Romney made a good point about the Dodd-Frank financial-reform law, e.g. that it enshrined five big banks as “too big to fail.”
This point is correct in that the law allows the Financial Stability Oversight Council (FSOC) to designate Systemically Important Financial Institutions (SIFIs), including the nation’s five largest banks.
The implication is that the government will be responsible for ensuring that they don’t fail, so if they do fail, it is the government’s fault, and the government would have to make up for that. This issue not just domestic, but one of foreign policy.
To wit: right now, we see Europe devoting tremendous sovereign resources to help Spain bail out its banks. If Europe is taking this tack, it expects America to do so if and when it is necessary in the future, and the Dodd-Frank law does not discourage this thinking.
It is surprising and gratifying that Romney, who doesn’t often mention Wall Street, brought up the financial system largely on his own and got into a little bit of detail.

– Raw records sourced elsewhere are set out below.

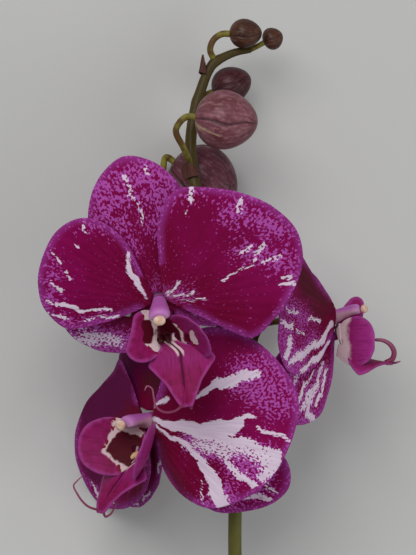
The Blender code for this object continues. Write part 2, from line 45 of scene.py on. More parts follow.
# How the whole spray lies on its three low points
SPRAY = (
    Matrix.Translation(Vector((14.05, 41.58, -4.97)))
    @ Matrix.Rotation(radians(-16.81), 4, "Y")
    @ Matrix.Rotation(radians(0.56), 4, "X")
)
MM = 0.001
# From the cut foot to the young end
STEM_PATH = [
    (12, -179, 6), (11.5, -157, 16), (10.5, -125, 29), (10, -94, 38), (10.5, -64, 45), (9, -38, 48),
    (6.5, -16, 47), (2, 6.5, 43), (-3, 27, 38), (-5.5, 38, 35), (-6.5, 48, 32.5), (-6, 56.5, 30.5),
    (-2.5, 71, 28), (0, 77.5, 27), (2.3, 81, 26.5), (5.7, 83, 26), (10.5, 85, 25.5), (16, 86, 25),
]
# Half the stem's thickness at its foot, what it loses evenly, and what only its young end loses
STEM_HALF, STEM_TAPER, END_TAPER = 2.8, 0.6, 0.9
# The swelling at a node: its height, and how far it reaches up and down
SWELLING, SWELLING_REACH = 0.3, 2.2
# Each node's height on the stem and the way that it faces
NODES = {
    "sheath_1": (-158.0, (-0.6, 0, 0.8)),
    "sheath_2": (-122.0, (0.7, 0, 0.7)),
    "left": (-67.0, (-0.9, 0, 0.3)),
    "right": (-42.0, (1.0, 0, 0.0)),
    "front": (-12.0, (-0.3, 0, 1.0)),
    "bud_1": (27.0, (-0.6, 0, -0.8)),
    "bud_2": (42.5, (-0.4, 0, 0.9)),
    "bud_3": (66.0, (0.4, 0, -0.9)),
    "bud_4": (81.0, (-0.8, 0.6, 0.2)),
}


def through(points, count):
    """A smooth curve through the given points, read at even steps along it."""
    points = np.array(points, float)
    steps = np.linalg.norm(np.diff(points, axis=0), axis=1)
    knots = np.concatenate([[0.0], np.cumsum(steps)])
    slopes = np.gradient(points, knots, axis=0)
    at = np.linspace(0.0, knots[-1], count)
    i = np.clip(np.searchsorted(knots, at, side="right") - 1, 0, len(knots) - 2)
    span = (knots[i + 1] - knots[i])[:, None]
    u = (at - knots[i])[:, None] / span
    return (
        (2 * u**3 - 3 * u**2 + 1) * points[i]
        + (u**3 - 2 * u**2 + u) * span * slopes[i]
        + (3 * u**2 - 2 * u**3) * points[i + 1]
        + (u**3 - u**2) * span * slopes[i + 1]
    )


def unit(v):
    """A vector of length one, the same way."""
    v = np.array(v, float)
    return v / np.linalg.norm(v)


def linear(colour):
    """The linear colour of an sRGB hex value."""
    parts = [int(colour[i : i + 2], 16) / 255 for i in (0, 2, 4)]
    parts = [c / 12.92 if c <= 0.04045 else ((c + 0.055) / 1.055) ** 2.4 for c in parts]
    return (*parts, 1.0)


def feed(node, inputs):
    """Sets inputs by name or number, each to a value, a socket, or a node's first output in use."""
    for key, value in inputs.items():
        if isinstance(value, bpy.types.Node):
            value = next(output for output in value.outputs if output.enabled)
        if isinstance(value, bpy.types.NodeSocket):
            node.id_data.links.new(value, node.inputs[key])
        else:
            node.inputs[key].default_value = value


def add(tree, kind, inputs=None, **settings):
    """Adds a node with its settings and its inputs."""
    node = tree.nodes.new(kind)
    for name, value in settings.items():
        setattr(node, name, value)
    feed(node, inputs or {})
    return node


def new_finish(name, **sockets):
    """An empty material with its shader, the values that are the same all over set on the shader itself."""
    finish = bpy.data.materials.new(name)
    finish.use_nodes = True
    tree = finish.node_tree
    shader = tree.nodes["Principled BSDF"]
    feed(shader, {key.replace("_", " "): value for key, value in sockets.items()})
    return finish, tree, shader


def lay(tree, colour, over, share, start, full, least=0.0, most=1.0, blend="LINEAR"):
    """Lays one colour over another, from least where the share is at start to most where it is at full."""
    colour, over = (linear(tone) if isinstance(tone, str) else tone for tone in (colour, over))
    reach = {0: share, 1: start, 2: full, 3: least, 4: most}
    amount = add(tree, "ShaderNodeMapRange", reach, interpolation_type=blend)
    return add(tree, "ShaderNodeMix", {0: amount, 6: colour, 7: over}, data_type="RGBA")


def end_finish(tree, shader, colour, height, strength, distance=0.0002):
    """Ends a finish with its colour all over, and a pattern's height as low relief."""
    relief = add(tree, "ShaderNodeBump", {"Strength": strength, "Distance": distance, "Height": height})
    feed(shader, {"Base Color": colour, "Normal": relief})


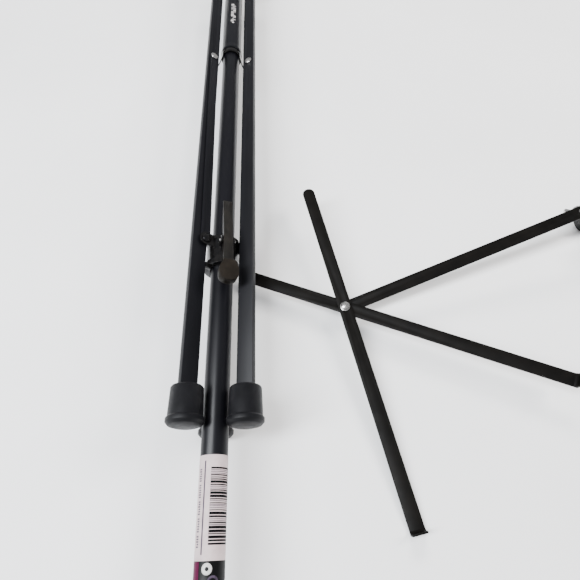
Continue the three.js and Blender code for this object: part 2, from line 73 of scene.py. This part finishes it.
# ---- places, from the frame ----
COLUMN = middle("column_tube")
AXIS_X = COLUMN.x
AXIS_Z = COLUMN.z
COLUMN_R = 11 * MM
SLEEVE_R = 12.9 * MM
FOOT_END_LENGTH = 84 * MM
STAND_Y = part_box("foot_1")[0][1] - FOOT_END_LENGTH    # where lengths along the column start


def on_axis(length_mm):
    """World Y of a length read along the column."""
    return STAND_Y + length_mm * MM


def around(radius, angle, y):
    """A point at this angle from straight up around the column."""
    turn = math.radians(angle)
    return Vector((AXIS_X + radius * math.sin(turn), y, AXIS_Z + radius * math.cos(turn)))


# ---- materials ----
def node_of(tree, kind, **values):
    node = tree.nodes.new(kind)
    for key, value in values.items():
        if key in node.inputs:
            node.inputs[key].default_value = value
        else:
            setattr(node, key, value)
    return node


def noise(tree, coords, scale, detail=3.0, stretch=(1, 1, 1)):
    mapping = node_of(tree, "ShaderNodeMapping", Scale=stretch)
    tree.links.new(coords, mapping.inputs["Vector"])
    texture = node_of(tree, "ShaderNodeTexNoise", Scale=scale, Detail=detail)
    tree.links.new(mapping.outputs["Vector"], texture.inputs["Vector"])
    return texture.outputs["Fac"]


def ramp(tree, source, low, high, start=0.35, end=0.65):
    node = tree.nodes.new("ShaderNodeValToRGB")
    node.color_ramp.elements[0].position = start
    node.color_ramp.elements[1].position = end
    node.color_ramp.elements[0].color = (*low, 1)
    node.color_ramp.elements[1].color = (*high, 1)
    tree.links.new(source, node.inputs["Fac"])
    return node.outputs["Color"]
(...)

Romney should make his point into a big speech about what it means for capitalism in general to have a financial system that is immune from market discipline.
His point about people not starting banks in their garages, though, is less promising. We need more small start-up banks, and there is no reason good regulations could not encourage people to start one-branch banks to grow and compete with larger banks. Otherwise, we have an oligopoly in finance.